More than 400 researchers convened in Brussels from 24 to 28 June for the annual meeting of the Future Circular Collider (FCC) study. In addition to innovations in superconductivity, high-field magnets, superconducting radio-frequency systems and civil-engineering studies, discussions sought to clarify issues surrounding the physics research topics that FCC can address.

The meeting also marked the final event of the Horizon 2020 EuroCirCol project – a European Union project to produce a conceptual design study for a post-LHC research infrastructure based on an energy-frontier 100 TeV circular hadron collider. Since June 2015 the project has produced a wealth of results in high-tech domains via the collaborative efforts of partners in Europe and other countries such as the US, Japan, Korea and Russia. These include impressive progress toward 16 T magnets and in the performance of superconducting wires. Breakthroughs in both fields, such as a first accelerator-type magnet exceeding 14 T (see Advanced dipole sets high-field record) and an increase in the critical current density of Nb3Sn wire, promise to significantly reduce the costs of exploring the high-energy frontier and could find practical applications outside particle physics.

The four-volume FCC conceptual design report was also presented. Authored by 1350 people from 150 institutes, the report “underlines the global attractiveness of the FCC and documents the far-reaching benefits that the project can have for Europe and future generations,” said Frédérick Bordry, CERN director for accelerators and technologies.

A wide range of talks focused on a future circular lepton collider (FCC-ee) as the first step of the FCC programme, followed by an energy-frontier proton collider (FCC-hh). Results testify to the technological readiness of the FCC-ee, which could be operational by the end of the 2030s and therefore allow time to develop the novel technologies required for a 100 TeV proton–proton collider.

In his keynote talk, Nima Arkani- Hamed of the Institute for Advanced Study highlighted the importance of scrutinising the Higgs boson at a post-LHC machine. Speakers also stressed the complementarity between the different FCC options in searching for dark-matter candidate particles and other new physics. Finally, the potential for studying the strong interaction with heavy-ion collisions, and detailing parton distribution functions with a proton–electron interaction point, were demonstrated.
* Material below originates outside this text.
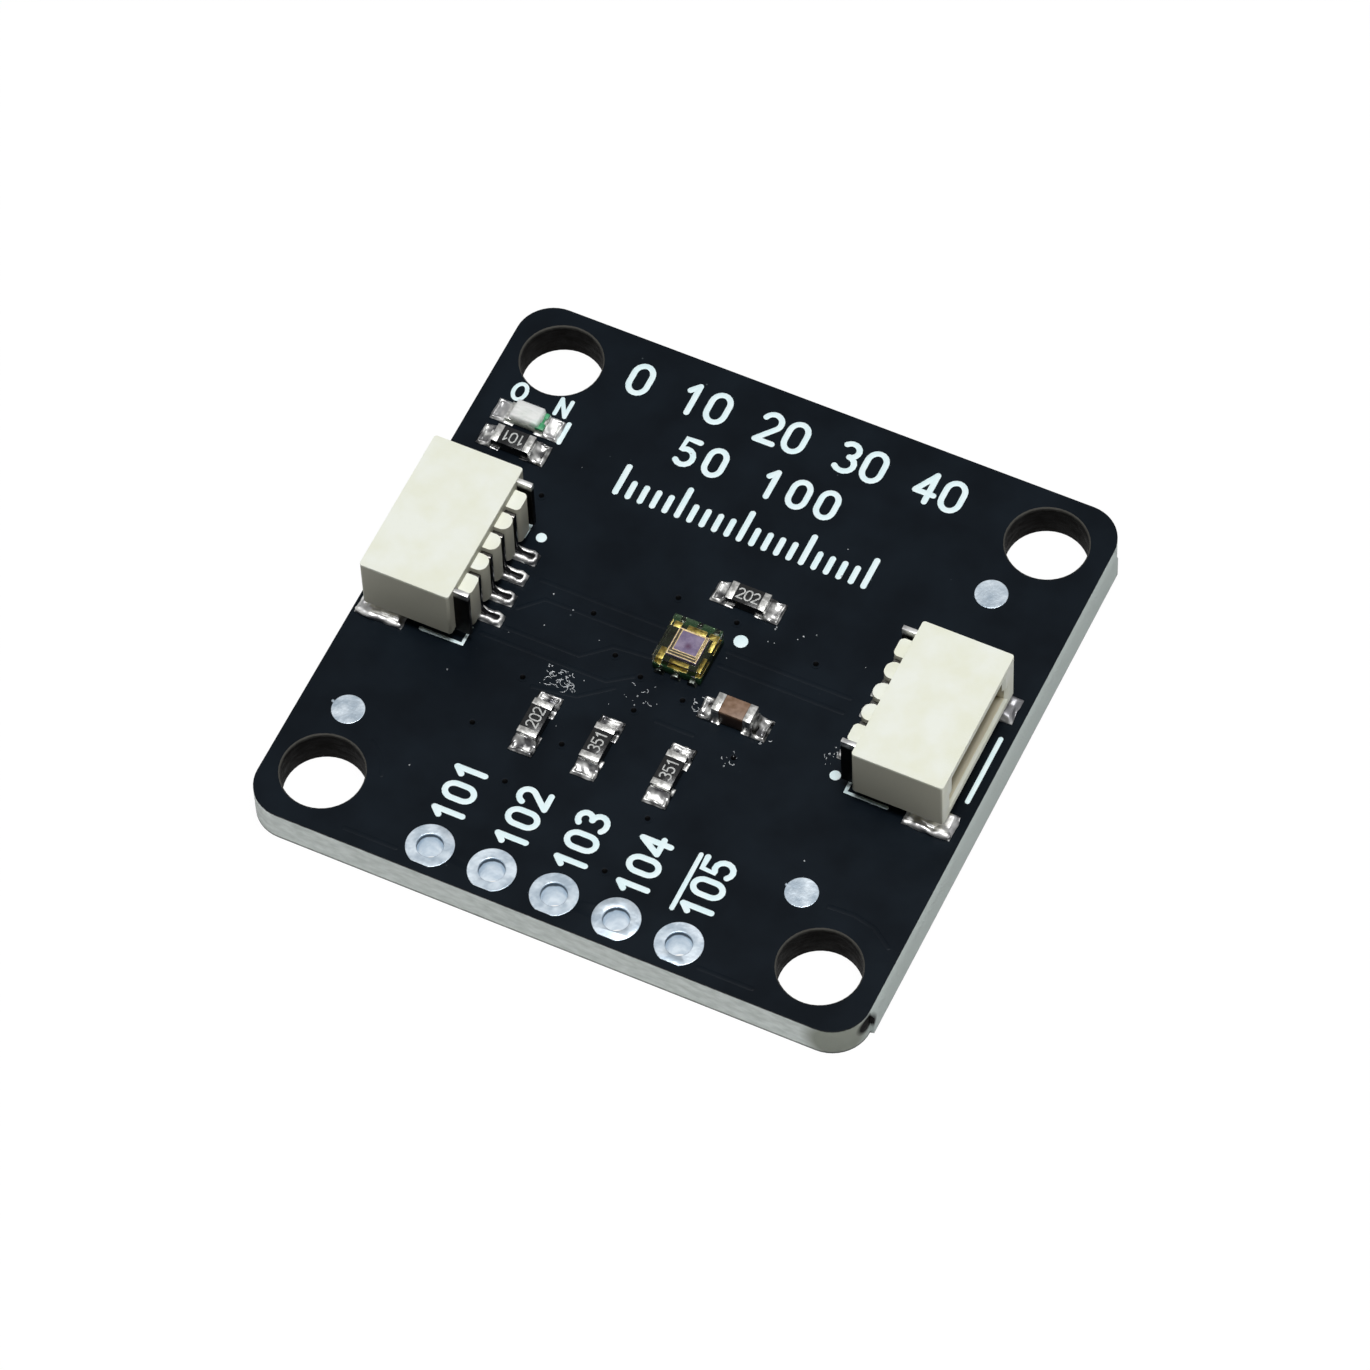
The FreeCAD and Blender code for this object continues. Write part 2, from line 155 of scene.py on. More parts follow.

The sustainability of research infrastructures and the assessment of their societal impact were other highlights of FCC week 2019, as discussed at a special “Economics of Science” workshop. Experts from the field of economics shared lessons learned with representatives from CERN and other research organisations, including SKA, ESA and ESS, demonstrating the many benefits beyond physics that major international projects bring.